E sobre a qualidade da democracia muito haverá a dizer. Por exemplo, que a opinião dos portugueses sobre a mesma é pouco abonatória. Fazendo aqui referência a uma recente notícia da Fundação Francisco Manuel dos Santos, na qual esta retira de um estudo designado por Concepções e Avaliações da Democracia, lançado através do Portal do Cidadão e que será apresentado em breve pelo Instituto de Ciências Sociais, a conclusão de que a satisfação dos portugueses com a qualidade da nossa democracia é de apenas 1,8 numa escala de 1 a 4. Por exemplo na Alemanha esta opinião toca nos 2,8.
Aparentemente, conclui-se logo em primeira linha que os portugueses têm uma conceção de democracia que vai muito para além do direito ao voto e de eleições livres e justas. Quer isto dizer que os portugueses são exigentes com a sua democracia, ou pelo menos mais exigentes do que parecem, o que aliás têm vindo a demonstrar quer com os níveis de abstenção crescentes verificados nos últimos anos quer com a degradação da opinião que, na generalidade, os cidadãos têm vindo a demonstrar sobre os políticos que os governam.

Este divórcio com a classe política não será mais do que a prova da tal insatisfação que os portugueses revelam face à sua democracia. Hoje, o voto não anima quando o que resulta desse voto é um sentimento de que nada mudará e tudo continuará na mesma, i.e., a injustiça permanece, a justiça não atua a tempo e horas, a corrupção mantém-se a níveis inaceitáveis, continua a vingar o clientelismo, as desigualdades agravam-se, a qualidade de vida deteriora-se e o bem-estar perseguido continua a ser uma miragem.
Por outro lado já não há ideologia que inspire alguém quando se confundem todas as correntes ideológicas, estas intercetando-se nos pontos de interesse comum dos partidos, sejam elas correntes de esquerda ou de direita, pois já pouco se distingue quem é quem e os cidadãos não se conseguem identificar com os valores e princípios dessas mesmas correntes ideológicas.

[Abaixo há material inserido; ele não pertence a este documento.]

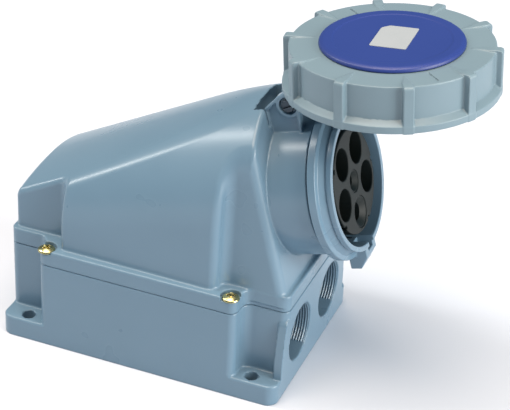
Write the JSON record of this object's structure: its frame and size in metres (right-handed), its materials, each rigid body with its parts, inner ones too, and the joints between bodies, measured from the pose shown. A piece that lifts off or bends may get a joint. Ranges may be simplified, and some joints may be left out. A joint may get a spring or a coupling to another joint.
{
  "type": "generator inlet box",
  "caption": "Wall-mounted industrial power socket box: base with threaded cable entries, sloping hood, tilted round socket and a hinged lid with a ribbed bayonet ring.",
  "frame": {"origin": "middle of the base's flat back face, which lies against the wall", "axes": "+Z away from the wall, +X along the box towards the socket and the cable entries, +Y to the left seen from the socket's side"},
  "size_m": [0.2496, 0.1172, 0.2013],
  "materials": {
    "housing_plastic": "blue-grey moulded thermoplastic, satin with a fine spark texture",
    "ring_plastic": "light grey moulded thermoplastic, satin",
    "lid_blue": "deep blue moulded thermoplastic, fine grain",
    "carrier_plastic": "near-black glass-filled plastic",
    "seal_rubber": "black sealing rubber",
    "contact_brass": "turned brass, bright",
    "plated_screw": "steel with yellow iridescent zinc plating",
    "screw_steel": "bright stainless steel",
    "label_stock": "white coated sticker"
  },
  "bodies": {
    "root": {"base_housing": "housing_plastic", "housing_gasket": "seal_rubber", "cover_housing": "housing_plastic", "cover_screw_1": "plated_screw", "cover_screw_2": "plated_screw", "cover_screw_3": "plated_screw", "cover_screw_4": "plated_screw", "socket_collar": "housing_plastic", "collar_gasket": "seal_rubber", "socket_lock_ring": "carrier_plastic", "contact_carrier": "carrier_plastic", "terminal_block": "carrier_plastic", "contact_L1": "contact_brass", "contact_L2": "contact_brass", "contact_N": "contact_brass", "contact_L3": "contact_brass", "contact_PE": "contact_brass", "contact_pilot": "contact_brass", "terminal_screw_L1": "screw_steel", "terminal_screw_L2": "screw_steel", "terminal_screw_N": "screw_steel", "terminal_screw_L3": "screw_steel", "terminal_screw_PE": "screw_steel", "carrier_screw_1": "screw_steel", "carrier_screw_2": "screw_steel", "carrier_screw_3": "screw_steel", "hinge_pin": "screw_steel", "hinge_clip": "screw_steel"},
    "lid": {"lid_disc": "lid_blue", "lid_plate": "carrier_plastic", "lid_gasket": "seal_rubber", "lid_hinge_arm": "housing_plastic", "rating_label": "label_stock", "lid_screw_1": "screw_steel", "lid_screw_2": "screw_steel", "lid_screw_3": "screw_steel", "arm_screw_1": "screw_steel", "arm_screw_2": "screw_steel"},
    "ring": {"bayonet_ring": "ring_plastic"}
  },
  "joints": [
    {"name": "lid_hinge", "type": "hinge", "parent": "root", "child": "lid", "pos_m": [0.06386, 0, 0.15619], "axis": [0, 1, 0], "range_deg": [-10, 78.2]},
    {"name": "ring_turn", "type": "hinge", "parent": "lid", "child": "ring", "pos_m": [0.1131, 0, 0.1729], "axis": [-0.0781, 0, 0.9969], "range_deg": [0, 60]}
  ]
}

Não deixa de ser verdade que existe hoje um desânimo em muitas hostes sobre as conquistas de Abril e da liberdade. Apesar de tudo o que se conquistou, em especial essa mesma liberdade que fez nascer a democracia, e apesar dos sucessos alcançados. Sem Abril não teríamos chegado aqui. Mas também ao chegarmos aqui elevámos as nossas expetativas e desejos, sonhos e ambições. E é sobre estes que hoje nasce o desânimo e é por estes que pouco se crê na democracia ou pelo menos nos seus aspetos mais relevantes. Já não nos basta a liberdade, exigimos a igualdade, já não nos basta a igualdade de oportunidades, exigimos a fraternidade, já não nos basta termo-nos libertado dos grilhões da ditadura, exigimos a justiça social, já não nos basta a mera escolha política, exigimos o cumprimento da verdade e o progresso que nos parece cada vez mais inalcançável.
E é esta reflexão política e filosófica que importa fazer sobre esta democracia. E não basta apenas comentar o que se ouve ou comentar as ideias dos outros. Torna-se necessário que, cada um de nós, assuma essa discussão e as suas próprias ideias e posições. Sem medo, sem dogmas, sem justificações: quem quer fazer arranja uma forma, quem não quer arranja uma desculpa.

Há hoje espaço para repensar toda a democracia. Desde a organização dos partidos, à forma em como estes interagem quer com a sociedade quer com os cidadãos, mas também com o meio económico, o que acontece por vezes de forma pouco transparente. Há espaço para repensar como fazer a renovação desses partidos, com que pessoas e quando. Há espaço para repensar todo o atual sistema eleitoral, a composição da Assembleia, o papel dos deputados como representantes do povo e da nação. Há espaço para repensar como podem os governantes utilizar os recursos financeiros da nação – impostos e outras receitas - (e por isso de todos os cidadãos) nos seus programas de investimento público de forma competente, eficiente e com resultados para o bem comum e não de forma arbitrária e pouco clara. Como há muito espaço para repensar como fazer a redistribuição dos proveitos e dos recursos por todos, procurando assim combater a desigualdade: de oportunidades, de acesso a bens e serviços, de rendimentos e social. São muitas desigualdades que ferem a qualidade desta democracia e que os cidadãos contestam.

São muitas reformas por fazer, em especial uma grande reforma: a das atitudes, em primeiro lugar dos políticos e governantes, para que percebam que têm que colocar os interesses da nação e dos cidadãos em primeiro lugar em vez dos seus, e de modo a sentirem que o seu papel não é mais do que o cumprimento de uma missão - servir. Mas também a reforma das atitudes dos cidadãos, para que sejam mais atentos, ativos, participativos, intervenientes. Para que não se demitam de todas as suas responsabilidades cívicas, para que fiscalizem e exijam dos políticos e governantes o que é de se lhes exigir. Só com essa corresponsabilização se alcançará uma democracia madura, séria e com um nível de qualidade que hoje deixa a desejar.